De buitengewone strengheid van een bijna ledige geest

Botsend met het welig, Rousseau-achtig gebladerte van zijn verlangen om tussen

twee ademhalingen door iets mede te delen, al was het maar

Voor anderen en hun verlangen jou te begrijpen en te verlaten

Voor andere communicatiecentra, zodat begrip

Kan ontstaan en zo ontstaande weer ongedaan.

 

Altijd opnieuw, altijd hetzelfde: de mens kan niet zonder begrip en betekenis en dus zal hij/zij altijd structureren en onvermijdelijk reduceren.
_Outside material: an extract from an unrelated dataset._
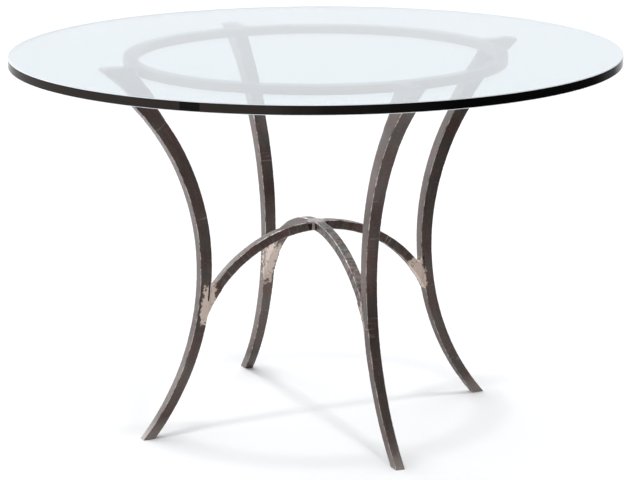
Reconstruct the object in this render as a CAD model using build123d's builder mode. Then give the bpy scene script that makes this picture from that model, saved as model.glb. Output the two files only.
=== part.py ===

Deze overdadige, massive en – in dat opzicht – heel Amerikaanse poëzie probeert alvast om die reductie zoveel mogelijk tegen te gaan en tegelijk begrip mogelijk te laten blijven. Daartoe cultiveert Ashbery een, zoals hij zelf schrijft, ‘soort besluiteloosheid / Verheven tot het niveau van een esthetisch ideaal’. In het origineel klinkt dit gezien de combinatie van een conreet beeld en een abstract concept nog veel krachtiger: ‘a kind of fence-sitting / Raised to the level of an aesthetic ideal’. Niet het vastleggen, het doen stollen, maar het met heen-en-weer-zwaaiende benen op het hek zitten, twijfelend – daar is het Ashbery om te doen en die houding vind je ook voortdurend terug in zijn lange, genuanceerde gedichten.

Kaleidoscoop

Ik begrijp dan ook niet goed waarom Bernlef in het korte maar verder uitstekende nawoord bij deze uitgave beweert dat deze teksten zich zouden verzetten tegen begrip in termen van ‘de vertrouwde verhouding tussen vorm en inhoud’. Vorm en inhoud vallen hier veelal perfect samen: deze gedichten verzetten zich inderdaad tegen eenduidige interpretaties maar dat is volstrekt conform hun breed uitwaaierende karakter, vol wervelende beelden en kaleidoskopische gedachten die aan de lezer voorbij trekken en die – wanneer het stof weer is gaan liggen – een effect van aangename en intellectueel verkwikkende verdwazing blijken te hebben gesorteerd. Want uiteindelijk geldt voor deze gedichten wat voor alle grote poëzie geldt: het gaat niet om de inhoud; die is ook hier volstrekt niet na te vertellen. Het gaat om het mysterie van woorden die door een dichter achter elkaar worden gezet en om de lezer die dat traject (in het geval van Ashbery: rollercoaster-gewijs) opnieuw aflegt om te ontdekken dat er gedachten, beelden en vergezichten ontstaan waarvan hij of zij het bestaan onmogelijk kon vermoeden.

John Ashbery, De mandril op de slagboom, een keuze uit zijn gedichten 1956-1994 door J. Bernlef en Peter Nijmeijer, Meulenhoff, 80 blz.